** INFORMATION SHOWN **

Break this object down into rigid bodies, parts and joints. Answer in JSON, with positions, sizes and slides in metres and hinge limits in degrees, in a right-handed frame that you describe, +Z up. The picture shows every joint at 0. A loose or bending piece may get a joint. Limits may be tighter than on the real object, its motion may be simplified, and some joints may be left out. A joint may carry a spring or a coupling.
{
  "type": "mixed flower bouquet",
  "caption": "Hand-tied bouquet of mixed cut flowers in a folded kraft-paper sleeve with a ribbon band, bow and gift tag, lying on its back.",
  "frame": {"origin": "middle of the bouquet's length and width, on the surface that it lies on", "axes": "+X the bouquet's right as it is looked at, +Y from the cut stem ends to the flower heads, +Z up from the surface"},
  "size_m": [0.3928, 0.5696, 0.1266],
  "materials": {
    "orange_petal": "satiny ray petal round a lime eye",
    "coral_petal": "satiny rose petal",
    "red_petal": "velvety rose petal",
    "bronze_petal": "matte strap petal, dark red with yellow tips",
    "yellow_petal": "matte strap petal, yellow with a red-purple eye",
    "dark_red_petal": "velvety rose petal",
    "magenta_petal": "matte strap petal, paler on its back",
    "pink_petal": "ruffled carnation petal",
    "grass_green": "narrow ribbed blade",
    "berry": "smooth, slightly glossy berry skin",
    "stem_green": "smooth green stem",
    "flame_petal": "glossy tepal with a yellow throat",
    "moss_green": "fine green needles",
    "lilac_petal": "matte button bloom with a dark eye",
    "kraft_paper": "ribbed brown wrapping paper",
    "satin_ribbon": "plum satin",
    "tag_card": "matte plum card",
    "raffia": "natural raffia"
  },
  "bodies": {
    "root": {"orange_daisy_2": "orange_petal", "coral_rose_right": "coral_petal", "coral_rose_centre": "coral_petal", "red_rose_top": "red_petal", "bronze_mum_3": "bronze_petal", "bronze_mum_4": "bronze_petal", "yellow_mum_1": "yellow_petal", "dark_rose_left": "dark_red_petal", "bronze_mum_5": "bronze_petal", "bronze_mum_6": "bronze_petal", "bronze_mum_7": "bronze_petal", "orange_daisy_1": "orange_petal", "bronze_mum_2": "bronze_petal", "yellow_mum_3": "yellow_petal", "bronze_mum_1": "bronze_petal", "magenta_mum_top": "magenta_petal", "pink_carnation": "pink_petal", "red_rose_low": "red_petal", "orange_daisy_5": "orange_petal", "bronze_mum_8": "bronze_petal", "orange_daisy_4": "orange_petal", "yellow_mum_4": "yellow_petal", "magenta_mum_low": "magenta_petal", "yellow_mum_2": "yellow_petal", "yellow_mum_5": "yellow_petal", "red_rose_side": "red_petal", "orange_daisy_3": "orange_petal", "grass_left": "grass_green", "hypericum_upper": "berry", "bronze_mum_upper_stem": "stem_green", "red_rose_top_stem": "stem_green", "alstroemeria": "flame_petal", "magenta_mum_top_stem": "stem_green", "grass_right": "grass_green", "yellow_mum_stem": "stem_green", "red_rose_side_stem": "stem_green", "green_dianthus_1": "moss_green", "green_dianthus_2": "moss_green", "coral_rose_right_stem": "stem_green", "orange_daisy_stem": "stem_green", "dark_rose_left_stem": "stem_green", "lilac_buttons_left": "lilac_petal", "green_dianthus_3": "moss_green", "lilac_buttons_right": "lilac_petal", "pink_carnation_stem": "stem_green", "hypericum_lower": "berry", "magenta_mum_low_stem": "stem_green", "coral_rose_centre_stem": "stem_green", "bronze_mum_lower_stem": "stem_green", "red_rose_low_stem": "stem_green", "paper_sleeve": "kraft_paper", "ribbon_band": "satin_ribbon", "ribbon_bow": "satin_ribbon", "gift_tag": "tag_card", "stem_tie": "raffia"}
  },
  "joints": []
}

---

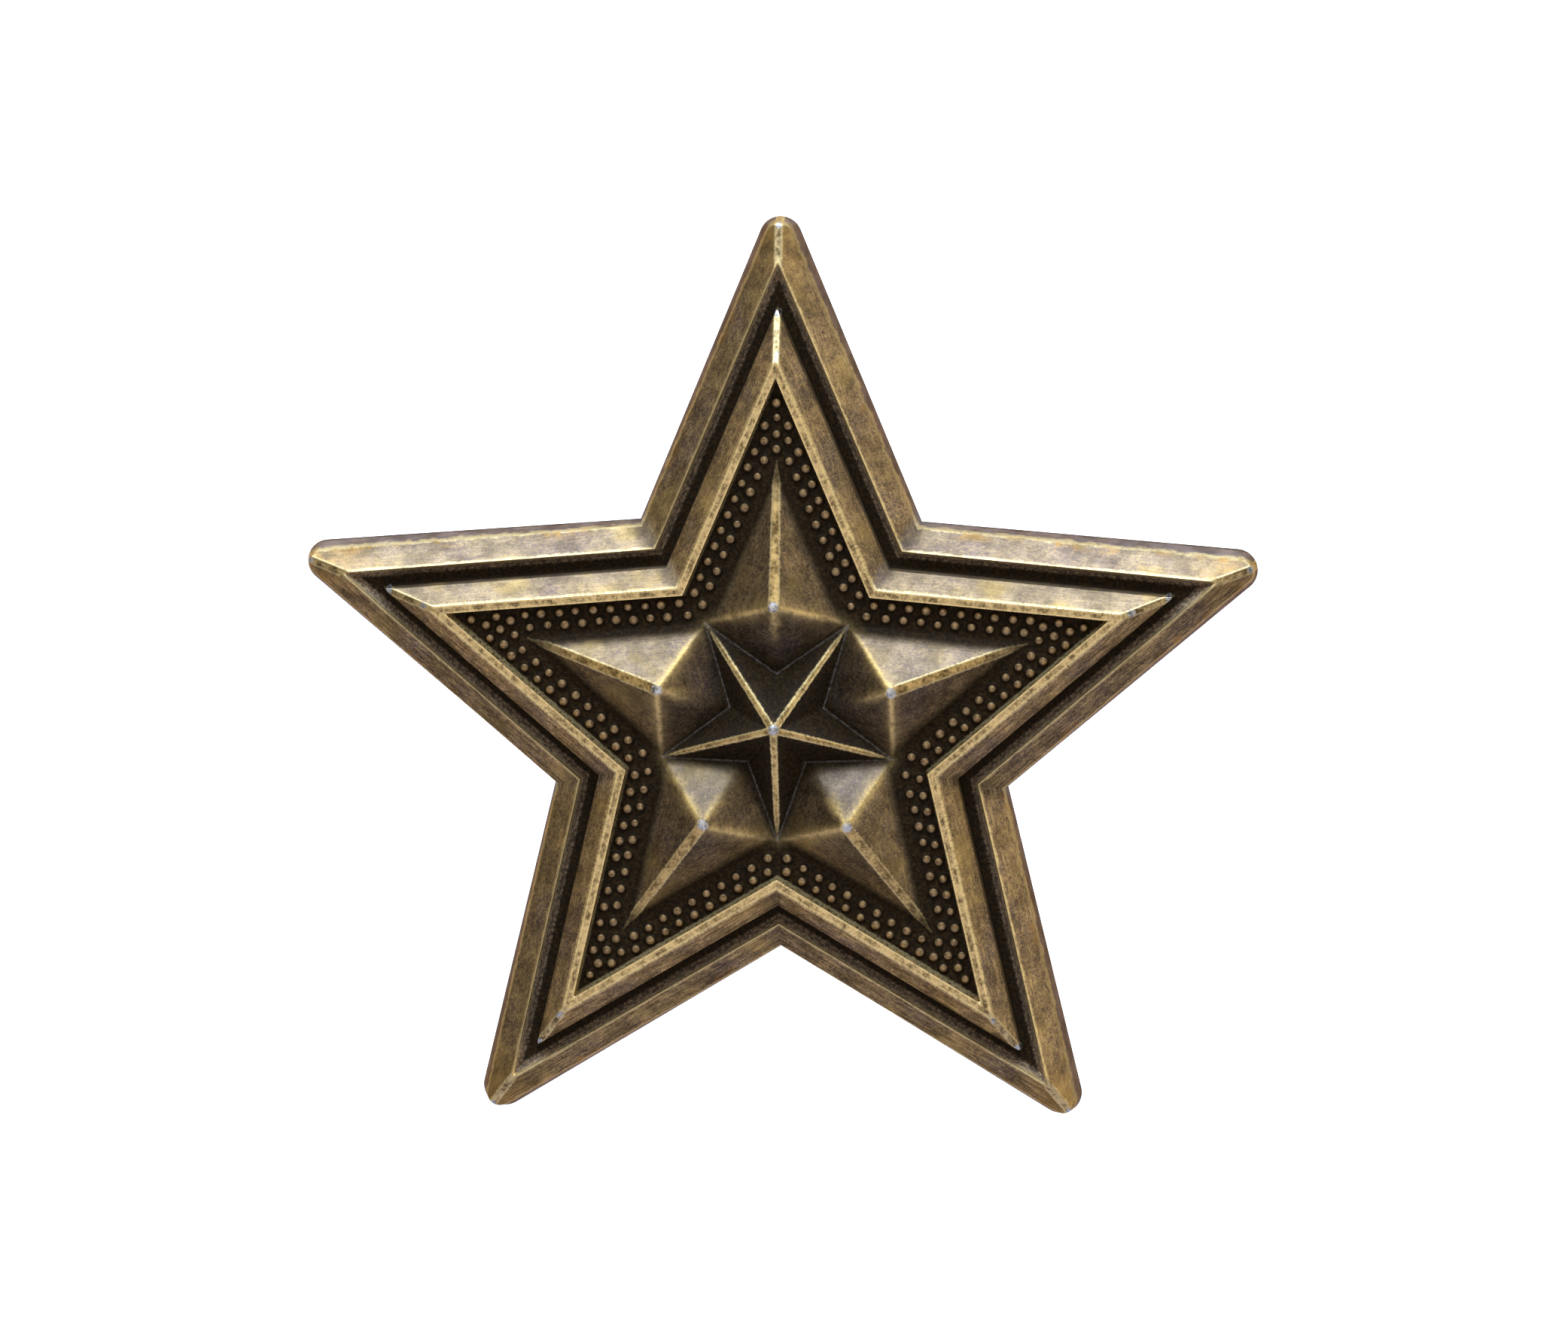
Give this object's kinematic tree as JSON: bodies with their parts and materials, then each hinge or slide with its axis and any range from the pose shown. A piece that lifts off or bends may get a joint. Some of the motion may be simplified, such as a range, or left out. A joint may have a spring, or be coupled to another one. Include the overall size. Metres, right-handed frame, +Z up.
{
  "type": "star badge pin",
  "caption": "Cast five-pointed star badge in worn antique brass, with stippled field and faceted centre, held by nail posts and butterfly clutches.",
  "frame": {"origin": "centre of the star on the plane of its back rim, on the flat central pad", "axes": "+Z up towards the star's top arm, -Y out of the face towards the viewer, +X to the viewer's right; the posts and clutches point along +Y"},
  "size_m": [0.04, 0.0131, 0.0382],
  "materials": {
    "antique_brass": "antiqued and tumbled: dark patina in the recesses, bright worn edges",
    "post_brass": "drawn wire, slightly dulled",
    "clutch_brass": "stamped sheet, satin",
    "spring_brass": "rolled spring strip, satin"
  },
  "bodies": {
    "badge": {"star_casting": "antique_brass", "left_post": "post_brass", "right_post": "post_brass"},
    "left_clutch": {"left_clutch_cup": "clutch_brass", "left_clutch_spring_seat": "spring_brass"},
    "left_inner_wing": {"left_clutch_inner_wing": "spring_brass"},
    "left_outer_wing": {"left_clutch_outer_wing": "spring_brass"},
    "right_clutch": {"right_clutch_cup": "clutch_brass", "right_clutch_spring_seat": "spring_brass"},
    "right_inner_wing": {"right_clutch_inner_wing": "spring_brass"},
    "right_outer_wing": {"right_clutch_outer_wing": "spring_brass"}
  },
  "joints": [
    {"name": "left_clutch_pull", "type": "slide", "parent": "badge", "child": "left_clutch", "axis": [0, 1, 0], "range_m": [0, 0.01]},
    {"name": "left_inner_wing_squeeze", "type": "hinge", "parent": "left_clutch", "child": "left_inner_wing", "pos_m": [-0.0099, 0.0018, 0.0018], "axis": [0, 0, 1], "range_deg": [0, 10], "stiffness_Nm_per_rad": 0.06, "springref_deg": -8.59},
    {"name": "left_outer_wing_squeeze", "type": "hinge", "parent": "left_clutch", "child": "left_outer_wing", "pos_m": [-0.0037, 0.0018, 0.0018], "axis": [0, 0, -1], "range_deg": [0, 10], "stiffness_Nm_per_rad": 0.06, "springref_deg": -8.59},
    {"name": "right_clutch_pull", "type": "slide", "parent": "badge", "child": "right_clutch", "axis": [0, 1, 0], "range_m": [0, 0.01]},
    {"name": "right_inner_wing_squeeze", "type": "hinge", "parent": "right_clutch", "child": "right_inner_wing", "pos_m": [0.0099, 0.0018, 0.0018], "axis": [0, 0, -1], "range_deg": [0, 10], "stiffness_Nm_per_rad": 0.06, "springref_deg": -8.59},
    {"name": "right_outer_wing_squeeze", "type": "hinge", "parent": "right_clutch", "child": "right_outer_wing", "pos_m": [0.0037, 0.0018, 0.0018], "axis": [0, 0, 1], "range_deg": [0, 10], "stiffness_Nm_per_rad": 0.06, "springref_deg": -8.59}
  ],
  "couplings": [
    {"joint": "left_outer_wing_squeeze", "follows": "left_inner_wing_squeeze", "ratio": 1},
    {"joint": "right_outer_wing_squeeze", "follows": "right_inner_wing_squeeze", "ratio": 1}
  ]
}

--

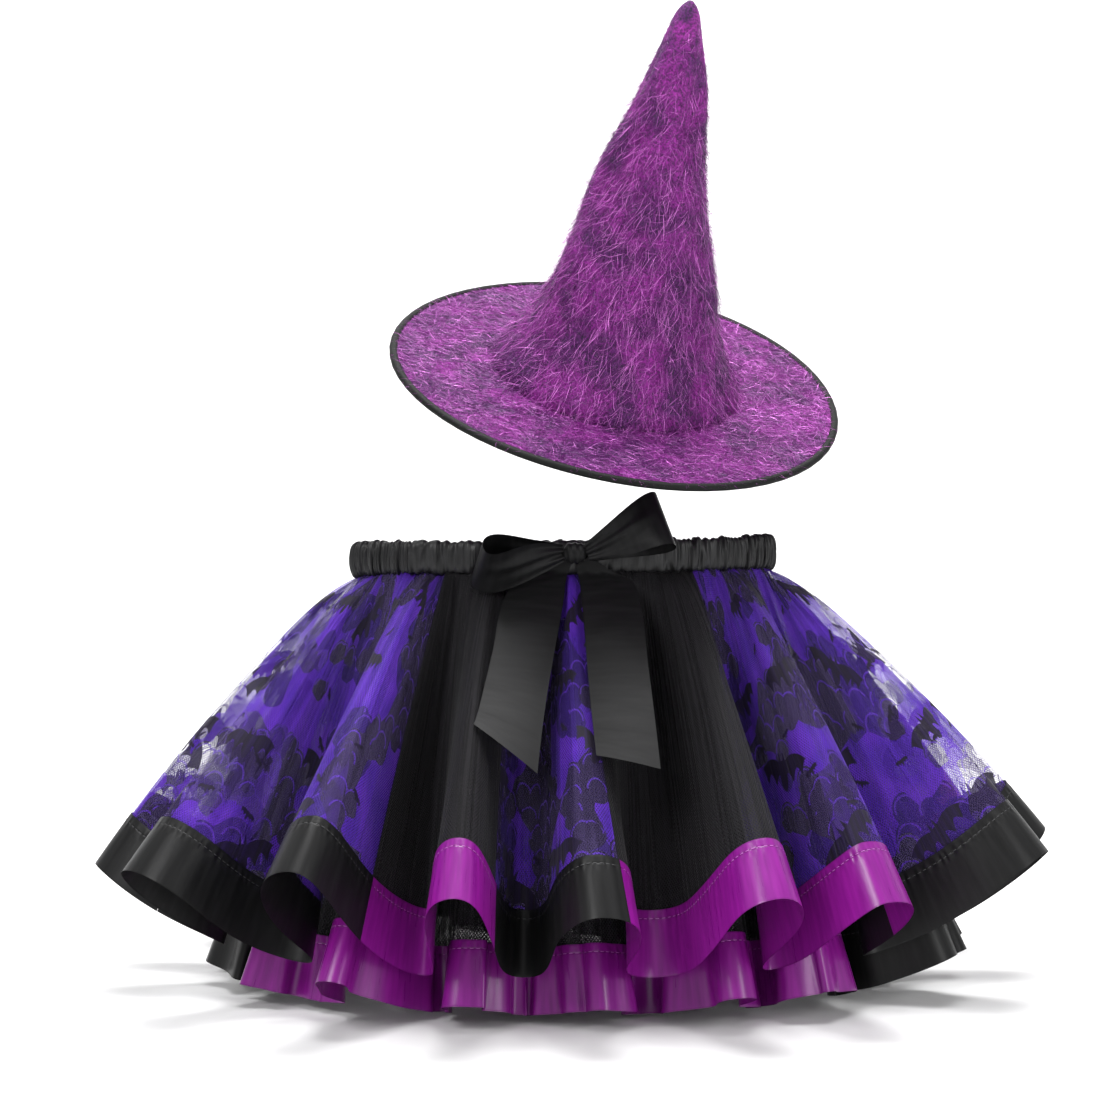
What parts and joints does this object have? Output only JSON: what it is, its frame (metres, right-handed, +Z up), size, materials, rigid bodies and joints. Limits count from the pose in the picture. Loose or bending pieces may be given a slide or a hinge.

** DIRECTIONS **
How many lines in these entries contain the string "joints"? State the number and nothing more.

** TASK OUTPUT **
4